Dozens of Girl Guides were arrested, handcuffed and taken to court to face a judge Saturday morning.

Auxiliary RCMP officers teamed up to wrangle the girls, all in the name of fun to celebrate Law Day in Kelowna.

Law Day is a national event hosted by the Canadian Bar Association , which aims to teach the public about the law and legal professions.

“We see it as an opportunity for the public to come in and learn about how the court works, have a bit of fun, check out the fire vehicles and the ambulance and the police vehicles, and learn about some of the resources that are available to them that are related to the justice system,” said Michael Sinclair, organizer of Law Day and lawyer at Doak Shirreff Lawyers in Kelowna.

The highlight of the event was when officers pretended to arrest four groups of Girl Guides for committing various offences, including spray painting a car, shoplifting and selling illegal substances.

The girls were handcuffed and marched into the Kelowna courthouse to take the stand in multiple mock trials.

“It gives the kids in the trial a chance to participate,” said Sinclair. “It's not very serious at all, it's not very much procedure, it's a lot of laughs.”

Inside the courthouse, several organizations had set up information booths, including Mothers Against Drunk Driving, Kelowna Women's Shelter and legal aid, providing information about the legal system and where to get help.

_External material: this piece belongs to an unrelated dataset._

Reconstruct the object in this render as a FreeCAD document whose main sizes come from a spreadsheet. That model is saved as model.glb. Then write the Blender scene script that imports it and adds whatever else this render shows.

“A lot of people don't interface with the justice system really at all, and when they do . . . they're often completely foreign to the process, and often that need arises very quickly and they don't know where to go,” said Sinclair. “The hope is that by having a day like today, they can learn what resources are available, and if they have a need they'll know where to go, or at least where to start and they can be directed from there.”

Lawyers, sheriffs, police officers, firefighters and more were also on site providing career information to the children and anyone else who was interested.

“It's all about reaching out to the community, telling them what services are available, having some fun, and if they want to pursue this career path, this is how to do it,” said Sinclair.